Ma – come poi hanno accertato i poliziotti della Squadra volante – non è andata direttamente a casa come qualcuno poteva ragionevolmente supporre. Piuttosto, in compagnia della cognata che l’aspettava in strada, ha puntato al Giulia. Giunte nel centro commerciale le due donne si sono dirette nel negozio di scarpe Pittarello. Dove, come sempre più spesso accade in questi ultimi tempi, hanno rubato due paia di scarpe dal valore complessivo di circa cento euro. Sono state “pizzicate” all’uscita subito dopo le casse da un addetto alla sicurezza. Il quale ha chiamato subito la polizia e dopo poco è giunta una pattuglia della Squadra volante. Gli agenti hanno controllato i documenti delle due donne bloccate con le scarpe rubate. E con grande stupore hanno scoperto che una era Annamaria Tompi, quella finita in carcere due giorni prima per il coinvolgimento nella rapina di viale D’Annunzio. È stata subito accompagnata in questura e dopo poco è stata liberata. A suo carico una denuncia per il furto.

http://ilpiccolo.gelocal.it/cronaca/2013/04/14/news/esce-dal-carcere-e-va-a-rubare-scarpe-1.6875924

E poi qualcuno vuole depenalizzare alcuni reati per “sfoltire” le carceri. Ancora?

La Polizia “liberalizza il furto”. Se sei immigrato

Boldrini: "gli immigrati sono risorse"

L’Eco di Bergamo ieri riportava un fatto di cronaca: una coppia di quarantenni residenti a Caravaggio (lui albanese, la moglie di Varese) è stata fermata qualche passo dopo le casse del supermercato Pellicano di Treviglio con circa duecento euro di merce infagottata nei vestiti e nelle borse. I coniugi fermati sono poveri, anzi miserabili, senza lavoro e con cinque figli piccoli da mantenere. Sono dunque stati costretti a rubare per sopravvivere e campare la famiglia. La polizia, dopo l’identificazione, li ha indagati in stato di libertà e subito rilasciati. segnalati. Uno scenario davvero drammatico. Più ci pensiamo, più non troviamo una soluzione. In effetti, una soluzione ci sarebbe, l’abbiamo accennato all’inizio: ci vorrebbe un giudice che si assume l’ingrata responsabilità di stabilire se il furto è stato effettivamente determinato da stato di necessità oppure no. E che decide, in coscienza, se per quel povero costretto a rubare è meglio il perdono (perché questo, di fatto, è il rilascio immediato) oppure un castigo, sia pure comprensivo delle attenuanti, affinché non si equivochi sul fatto che un furto rimane un furto, e che la spesa al supermercato si deve fare con i soldi guadagnati lavorando, come tutti.
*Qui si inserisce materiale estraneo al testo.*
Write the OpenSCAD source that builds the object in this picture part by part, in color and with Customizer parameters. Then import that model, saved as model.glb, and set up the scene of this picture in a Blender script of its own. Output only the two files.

Così, non ci sarebbe l’automatismo della liberazione che renderebbe sostanzialmente legali quei furti. I dilemmi morali più grandi si nascondono nelle piccole vicende di provincia. Ci vuole coraggio per giudicare al tempo della crisi ma non si può rinunciare, una società non si regge sulla buona coscienza.

http://mentiinformatiche.com/2013/03/follia-chi-e-povero-e-ruba-non-finisce-in-cella.html

Quindi se avete un negozio e una bella famigliola di Zingari, di immigrati o con una di quelle coppie miste tipicamente disadattate  viene a fare una spesa “proletaria”, non chiamate la polizia, perché loro se ne fregano.
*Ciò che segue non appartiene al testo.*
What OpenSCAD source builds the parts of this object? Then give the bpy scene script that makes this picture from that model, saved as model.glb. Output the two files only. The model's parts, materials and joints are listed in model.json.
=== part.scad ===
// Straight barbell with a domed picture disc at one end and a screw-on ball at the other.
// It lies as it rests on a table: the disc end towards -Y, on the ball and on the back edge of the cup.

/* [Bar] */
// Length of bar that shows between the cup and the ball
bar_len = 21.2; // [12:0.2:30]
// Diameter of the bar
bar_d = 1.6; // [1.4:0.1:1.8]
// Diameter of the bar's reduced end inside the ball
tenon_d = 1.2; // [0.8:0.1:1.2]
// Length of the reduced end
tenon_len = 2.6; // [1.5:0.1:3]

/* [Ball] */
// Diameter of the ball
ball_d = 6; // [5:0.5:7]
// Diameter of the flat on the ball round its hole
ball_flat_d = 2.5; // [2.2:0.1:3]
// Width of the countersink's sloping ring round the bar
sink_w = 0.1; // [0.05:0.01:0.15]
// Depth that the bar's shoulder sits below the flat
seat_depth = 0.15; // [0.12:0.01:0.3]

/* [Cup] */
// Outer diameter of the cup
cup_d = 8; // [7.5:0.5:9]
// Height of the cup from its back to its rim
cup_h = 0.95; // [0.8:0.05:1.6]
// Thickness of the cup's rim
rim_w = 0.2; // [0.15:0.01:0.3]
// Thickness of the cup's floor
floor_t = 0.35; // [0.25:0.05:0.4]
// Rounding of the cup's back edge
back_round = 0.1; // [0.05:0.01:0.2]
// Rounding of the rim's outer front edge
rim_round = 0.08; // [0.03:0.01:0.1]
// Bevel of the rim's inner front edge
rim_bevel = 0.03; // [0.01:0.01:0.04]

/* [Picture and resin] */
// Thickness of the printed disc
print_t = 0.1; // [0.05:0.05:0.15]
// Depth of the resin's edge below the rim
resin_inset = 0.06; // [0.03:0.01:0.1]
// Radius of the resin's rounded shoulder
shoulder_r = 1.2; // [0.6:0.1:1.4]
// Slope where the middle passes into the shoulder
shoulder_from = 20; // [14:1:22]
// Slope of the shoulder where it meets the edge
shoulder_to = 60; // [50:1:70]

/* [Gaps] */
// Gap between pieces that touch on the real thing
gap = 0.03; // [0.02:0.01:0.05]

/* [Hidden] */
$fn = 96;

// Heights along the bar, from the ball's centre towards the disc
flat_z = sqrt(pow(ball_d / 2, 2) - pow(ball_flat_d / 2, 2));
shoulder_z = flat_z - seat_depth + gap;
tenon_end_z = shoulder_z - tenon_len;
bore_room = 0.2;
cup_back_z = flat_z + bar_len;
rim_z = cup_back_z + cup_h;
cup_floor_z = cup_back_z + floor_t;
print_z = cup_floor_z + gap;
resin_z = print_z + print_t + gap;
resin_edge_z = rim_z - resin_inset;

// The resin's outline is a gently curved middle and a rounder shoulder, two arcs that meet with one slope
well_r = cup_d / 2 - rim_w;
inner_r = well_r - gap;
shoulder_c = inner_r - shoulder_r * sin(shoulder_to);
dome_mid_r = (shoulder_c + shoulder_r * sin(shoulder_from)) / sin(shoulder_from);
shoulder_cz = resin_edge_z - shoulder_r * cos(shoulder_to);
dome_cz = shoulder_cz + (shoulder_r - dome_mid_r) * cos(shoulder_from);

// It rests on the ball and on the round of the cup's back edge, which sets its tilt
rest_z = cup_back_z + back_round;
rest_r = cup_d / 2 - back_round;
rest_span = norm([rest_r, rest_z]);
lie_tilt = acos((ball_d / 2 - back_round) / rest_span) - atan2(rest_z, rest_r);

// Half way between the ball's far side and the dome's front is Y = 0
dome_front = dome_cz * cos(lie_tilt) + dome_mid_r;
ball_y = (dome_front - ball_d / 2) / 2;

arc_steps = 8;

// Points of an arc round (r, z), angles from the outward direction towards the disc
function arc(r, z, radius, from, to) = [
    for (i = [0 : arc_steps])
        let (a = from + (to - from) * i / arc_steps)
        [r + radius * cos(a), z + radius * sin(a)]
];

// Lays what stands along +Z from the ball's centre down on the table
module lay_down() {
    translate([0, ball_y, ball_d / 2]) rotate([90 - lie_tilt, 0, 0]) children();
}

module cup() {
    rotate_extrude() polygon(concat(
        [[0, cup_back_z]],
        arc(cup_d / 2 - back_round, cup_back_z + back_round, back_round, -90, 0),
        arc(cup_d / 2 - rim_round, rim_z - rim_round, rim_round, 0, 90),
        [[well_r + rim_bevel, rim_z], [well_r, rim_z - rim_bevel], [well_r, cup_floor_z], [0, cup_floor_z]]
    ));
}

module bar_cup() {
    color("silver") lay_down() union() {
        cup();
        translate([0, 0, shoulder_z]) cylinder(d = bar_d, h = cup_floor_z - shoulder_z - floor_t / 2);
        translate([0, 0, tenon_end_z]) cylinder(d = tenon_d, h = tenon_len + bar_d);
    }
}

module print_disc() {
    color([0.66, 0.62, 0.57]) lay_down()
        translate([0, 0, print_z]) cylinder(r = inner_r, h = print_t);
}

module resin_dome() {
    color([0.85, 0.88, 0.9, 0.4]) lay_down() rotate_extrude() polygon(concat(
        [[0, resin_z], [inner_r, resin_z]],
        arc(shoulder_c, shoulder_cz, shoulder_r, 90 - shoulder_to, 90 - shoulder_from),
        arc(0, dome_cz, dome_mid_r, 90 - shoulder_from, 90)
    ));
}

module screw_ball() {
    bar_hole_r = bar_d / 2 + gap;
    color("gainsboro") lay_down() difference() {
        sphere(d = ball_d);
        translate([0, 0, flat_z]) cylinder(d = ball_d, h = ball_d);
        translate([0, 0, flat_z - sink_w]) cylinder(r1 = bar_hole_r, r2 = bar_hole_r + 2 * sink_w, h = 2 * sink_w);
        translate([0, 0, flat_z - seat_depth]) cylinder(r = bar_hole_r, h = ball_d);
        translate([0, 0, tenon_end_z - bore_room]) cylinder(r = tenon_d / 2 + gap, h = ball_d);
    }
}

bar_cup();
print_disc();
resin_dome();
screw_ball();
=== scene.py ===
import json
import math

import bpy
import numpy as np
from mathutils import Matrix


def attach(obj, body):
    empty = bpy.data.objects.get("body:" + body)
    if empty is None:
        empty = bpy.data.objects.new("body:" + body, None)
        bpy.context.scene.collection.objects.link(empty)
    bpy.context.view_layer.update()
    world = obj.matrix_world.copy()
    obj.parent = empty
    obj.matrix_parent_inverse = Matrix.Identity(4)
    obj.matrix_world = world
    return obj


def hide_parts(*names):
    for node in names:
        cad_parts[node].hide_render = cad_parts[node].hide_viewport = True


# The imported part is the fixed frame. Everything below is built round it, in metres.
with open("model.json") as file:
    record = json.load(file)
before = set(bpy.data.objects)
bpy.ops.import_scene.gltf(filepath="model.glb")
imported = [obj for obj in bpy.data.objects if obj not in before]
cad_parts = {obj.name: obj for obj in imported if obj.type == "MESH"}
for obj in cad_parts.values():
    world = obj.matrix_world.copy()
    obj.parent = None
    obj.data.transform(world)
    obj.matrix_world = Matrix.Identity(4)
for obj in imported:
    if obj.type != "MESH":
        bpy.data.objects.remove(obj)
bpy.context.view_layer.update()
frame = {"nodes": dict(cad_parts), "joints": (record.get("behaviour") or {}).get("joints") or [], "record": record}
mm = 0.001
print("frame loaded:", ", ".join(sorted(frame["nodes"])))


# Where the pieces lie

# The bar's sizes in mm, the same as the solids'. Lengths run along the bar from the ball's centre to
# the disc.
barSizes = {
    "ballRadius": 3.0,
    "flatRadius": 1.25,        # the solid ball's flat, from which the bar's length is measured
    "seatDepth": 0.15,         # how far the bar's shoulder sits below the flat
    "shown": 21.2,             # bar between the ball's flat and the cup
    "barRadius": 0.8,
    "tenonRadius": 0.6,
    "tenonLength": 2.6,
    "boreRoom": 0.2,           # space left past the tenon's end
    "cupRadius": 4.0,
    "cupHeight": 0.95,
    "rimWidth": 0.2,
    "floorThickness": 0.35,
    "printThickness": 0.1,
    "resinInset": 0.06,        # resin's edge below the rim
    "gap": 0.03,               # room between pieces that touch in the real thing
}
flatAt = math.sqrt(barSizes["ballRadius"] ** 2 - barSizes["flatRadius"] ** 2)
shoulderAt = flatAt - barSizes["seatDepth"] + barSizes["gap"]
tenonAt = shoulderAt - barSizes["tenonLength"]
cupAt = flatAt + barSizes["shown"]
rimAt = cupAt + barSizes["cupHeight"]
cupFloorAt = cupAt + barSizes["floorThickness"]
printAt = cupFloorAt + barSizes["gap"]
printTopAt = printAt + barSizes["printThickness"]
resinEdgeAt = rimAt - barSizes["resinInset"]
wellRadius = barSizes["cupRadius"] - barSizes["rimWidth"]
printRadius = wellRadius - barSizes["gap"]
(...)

E pensare che un tempo li chiamavano “risorse”. Il problema della società moderna è che non c’è alcuna barriera alla prolificità dell’incapace: prima, quando chi si comportava da stupido ne pagava le conseguenze, certi individui non avrebbero fatto “cinque figli” senza poterli mantenere: le condizioni glielo avrebbero impedito. Ma oggi, viviamo nella società del “cuculo”, dove uno fa cinque figli, e tutti gli altri glieli mantengono attraverso un cattiva applicazione del welfare. E’ la società ottimamente dipinta nel film “Idiocracy”. 
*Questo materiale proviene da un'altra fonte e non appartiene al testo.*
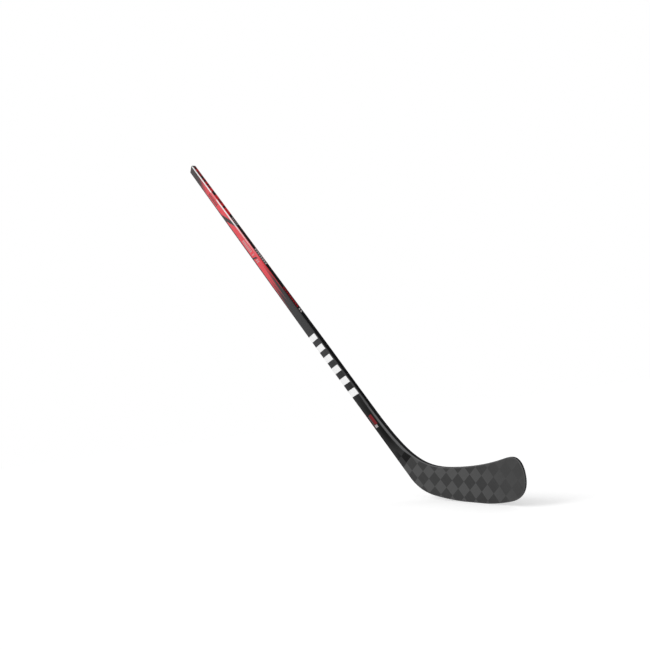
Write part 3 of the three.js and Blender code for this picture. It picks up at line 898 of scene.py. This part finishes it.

Ci sono tre tipi di poveri: quelli per casi della vita, che devono essere aiutati a tornare autosufficienti, in una comunità degna di questo nome; ci sono poi quelli che profittano della stupidità degli altri per farsi mantenere – tipicamente gli zingari – e questi vanno puniti e non mantenuti; e poi ci sono gli immigrati, che possono essere del primo o del secondo tipo, ma di loro devono occuparsi i paesi di provenienza. Perché dovremmo mantenere noi, l’Albanese e i suoi cinque figli?